_Data for processing:_
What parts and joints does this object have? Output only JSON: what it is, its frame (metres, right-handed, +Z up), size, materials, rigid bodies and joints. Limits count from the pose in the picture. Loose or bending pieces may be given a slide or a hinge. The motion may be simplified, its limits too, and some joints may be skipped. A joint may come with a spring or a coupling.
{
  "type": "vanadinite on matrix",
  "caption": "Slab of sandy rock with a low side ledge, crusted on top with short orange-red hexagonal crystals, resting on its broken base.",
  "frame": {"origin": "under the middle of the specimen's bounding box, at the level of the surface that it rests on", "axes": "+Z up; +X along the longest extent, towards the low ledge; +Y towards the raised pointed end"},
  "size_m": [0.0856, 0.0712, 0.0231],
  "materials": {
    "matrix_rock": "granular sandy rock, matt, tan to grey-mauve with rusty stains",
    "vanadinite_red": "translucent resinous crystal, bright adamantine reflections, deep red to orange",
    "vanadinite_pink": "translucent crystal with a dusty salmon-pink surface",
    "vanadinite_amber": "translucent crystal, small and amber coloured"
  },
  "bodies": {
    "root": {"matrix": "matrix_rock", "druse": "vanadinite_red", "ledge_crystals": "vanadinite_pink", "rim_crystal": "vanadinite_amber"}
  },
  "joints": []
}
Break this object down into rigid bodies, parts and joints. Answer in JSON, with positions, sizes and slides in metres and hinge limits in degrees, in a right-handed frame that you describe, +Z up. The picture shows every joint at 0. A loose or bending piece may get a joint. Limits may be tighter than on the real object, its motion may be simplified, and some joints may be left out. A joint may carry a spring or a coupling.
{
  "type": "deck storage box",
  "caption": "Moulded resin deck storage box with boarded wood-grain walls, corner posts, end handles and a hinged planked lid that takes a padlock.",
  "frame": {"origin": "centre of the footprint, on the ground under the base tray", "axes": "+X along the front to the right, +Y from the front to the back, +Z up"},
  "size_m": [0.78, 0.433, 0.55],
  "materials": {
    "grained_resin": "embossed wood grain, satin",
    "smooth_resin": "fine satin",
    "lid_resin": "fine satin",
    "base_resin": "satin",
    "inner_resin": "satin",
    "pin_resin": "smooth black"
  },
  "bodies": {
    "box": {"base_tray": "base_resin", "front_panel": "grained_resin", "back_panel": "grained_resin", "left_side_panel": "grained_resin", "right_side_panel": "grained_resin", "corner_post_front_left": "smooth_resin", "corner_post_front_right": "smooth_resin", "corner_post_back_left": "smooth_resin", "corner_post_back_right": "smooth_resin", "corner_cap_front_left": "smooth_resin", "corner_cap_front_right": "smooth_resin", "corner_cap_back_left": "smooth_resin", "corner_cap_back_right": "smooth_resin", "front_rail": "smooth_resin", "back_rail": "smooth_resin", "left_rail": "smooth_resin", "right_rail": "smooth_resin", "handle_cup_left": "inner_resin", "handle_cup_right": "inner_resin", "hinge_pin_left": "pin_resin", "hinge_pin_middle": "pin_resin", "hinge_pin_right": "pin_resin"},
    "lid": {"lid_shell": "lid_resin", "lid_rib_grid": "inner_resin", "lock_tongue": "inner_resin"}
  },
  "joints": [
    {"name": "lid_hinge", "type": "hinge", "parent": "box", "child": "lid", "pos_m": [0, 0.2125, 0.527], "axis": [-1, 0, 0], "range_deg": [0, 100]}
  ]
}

_Exercise objective:_
Set down the listing in full, keeping every word exactly as it is.

_Final result:_
What parts and joints does this object have? Output only JSON: what it is, its frame (metres, right-handed, +Z up), size, materials, rigid bodies and joints. Limits count from the pose in the picture. Loose or bending pieces may be given a slide or a hinge. The motion may be simplified, its limits too, and some joints may be skipped. A joint may come with a spring or a coupling.
{
  "type": "vanadinite on matrix",
  "caption": "Slab of sandy rock with a low side ledge, crusted on top with short orange-red hexagonal crystals, resting on its broken base.",
  "frame": {"origin": "under the middle of the specimen's bounding box, at the level of the surface that it rests on", "axes": "+Z up; +X along the longest extent, towards the low ledge; +Y towards the raised pointed end"},
  "size_m": [0.0856, 0.0712, 0.0231],
  "materials": {
    "matrix_rock": "granular sandy rock, matt, tan to grey-mauve with rusty stains",
    "vanadinite_red": "translucent resinous crystal, bright adamantine reflections, deep red to orange",
    "vanadinite_pink": "translucent crystal with a dusty salmon-pink surface",
    "vanadinite_amber": "translucent crystal, small and amber coloured"
  },
  "bodies": {
    "root": {"matrix": "matrix_rock", "druse": "vanadinite_red", "ledge_crystals": "vanadinite_pink", "rim_crystal": "vanadinite_amber"}
  },
  "joints": []
}
Break this object down into rigid bodies, parts and joints. Answer in JSON, with positions, sizes and slides in metres and hinge limits in degrees, in a right-handed frame that you describe, +Z up. The picture shows every joint at 0. A loose or bending piece may get a joint. Limits may be tighter than on the real object, its motion may be simplified, and some joints may be left out. A joint may carry a spring or a coupling.
{
  "type": "deck storage box",
  "caption": "Moulded resin deck storage box with boarded wood-grain walls, corner posts, end handles and a hinged planked lid that takes a padlock.",
  "frame": {"origin": "centre of the footprint, on the ground under the base tray", "axes": "+X along the front to the right, +Y from the front to the back, +Z up"},
  "size_m": [0.78, 0.433, 0.55],
  "materials": {
    "grained_resin": "embossed wood grain, satin",
    "smooth_resin": "fine satin",
    "lid_resin": "fine satin",
    "base_resin": "satin",
    "inner_resin": "satin",
    "pin_resin": "smooth black"
  },
  "bodies": {
    "box": {"base_tray": "base_resin", "front_panel": "grained_resin", "back_panel": "grained_resin", "left_side_panel": "grained_resin", "right_side_panel": "grained_resin", "corner_post_front_left": "smooth_resin", "corner_post_front_right": "smooth_resin", "corner_post_back_left": "smooth_resin", "corner_post_back_right": "smooth_resin", "corner_cap_front_left": "smooth_resin", "corner_cap_front_right": "smooth_resin", "corner_cap_back_left": "smooth_resin", "corner_cap_back_right": "smooth_resin", "front_rail": "smooth_resin", "back_rail": "smooth_resin", "left_rail": "smooth_resin", "right_rail": "smooth_resin", "handle_cup_left": "inner_resin", "handle_cup_right": "inner_resin", "hinge_pin_left": "pin_resin", "hinge_pin_middle": "pin_resin", "hinge_pin_right": "pin_resin"},
    "lid": {"lid_shell": "lid_resin", "lid_rib_grid": "inner_resin", "lock_tongue": "inner_resin"}
  },
  "joints": [
    {"name": "lid_hinge", "type": "hinge", "parent": "box", "child": "lid", "pos_m": [0, 0.2125, 0.527], "axis": [-1, 0, 0], "range_deg": [0, 100]}
  ]
}